The free surface of the serous system differs essentially from that of the mucous, in this, that it contracts frequent adhesions. The pleura is of all the serous organs, that in which these adhesions are the most evident. We find almost as many dead bodies in which they exist, as we do those in which they do not. Next to the pleura is the peritoneum, then the pericardium, then the tunica vaginalis, then the arachnoides, which is that of all the serous surfaces in which adhesions are the least frequent, though I have observed them in it. These adhesions exhibit many varieties which can be studied best on the pleura, which are as follows.

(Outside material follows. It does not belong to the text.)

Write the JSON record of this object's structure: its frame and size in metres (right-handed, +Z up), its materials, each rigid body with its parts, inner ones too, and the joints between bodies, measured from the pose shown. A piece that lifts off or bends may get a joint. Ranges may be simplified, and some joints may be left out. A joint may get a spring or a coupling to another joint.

1st. Sometimes the costal and pulmonary portion are so identified at many points or in every part, that they make but a single membrane, and are united as closely as the two edges of the lip in a hare-lip that has been operated upon with success. 2d. At other times the adhesion is so slight, that the least effort is sufficient to destroy it. I have many times noticed this fact in the pericardium. I saw it once in the tunica vaginalis of a man who had been operated upon for hydrocele by means of injection, at the time I was surgeon for operations at the Hôtel Dieu. Separated then from each other, the two surfaces were uneven; they lost their polish. 3d. Frequently between the costal and pulmonary portion of the pleura, between the surfaces of the peritoneum, &c. there are several elongations of various lengths, which form a kind of loose bridles, traversing the serous cavity, having the same organization and polish as the membrane of which they appear a kind of fold, containing in their interior a species of small canal, because they are formed by two layers united together, resembling very much the elongation of the synovial membrane of the knee, which goes from the posterior part of the patella to the space between the condyles of the femur, having also an appearance analogous to the different natural folds of the peritoneum. We can hardly conceive that these filaments so regularly organized can result from inflammation. I am inclined to believe that they are owing to an original conformation. 4th. Frequently between the two portions of the pleura, there are seen many other elongations wholly different, which are not smooth, and do not form canals, but which appear to be flocculent and really analogous to the cellular layers; so that where they exist it may be said, that the membrane is entirely changed into this texture, which is besides, as we shall see, the essential base of its organization. 5th. I do not speak of the adhesions produced by false membranes, by albuminous flakes, intermediate to the two portions of a serous surface, &c. These adhesions are to a certain point foreign to these surfaces.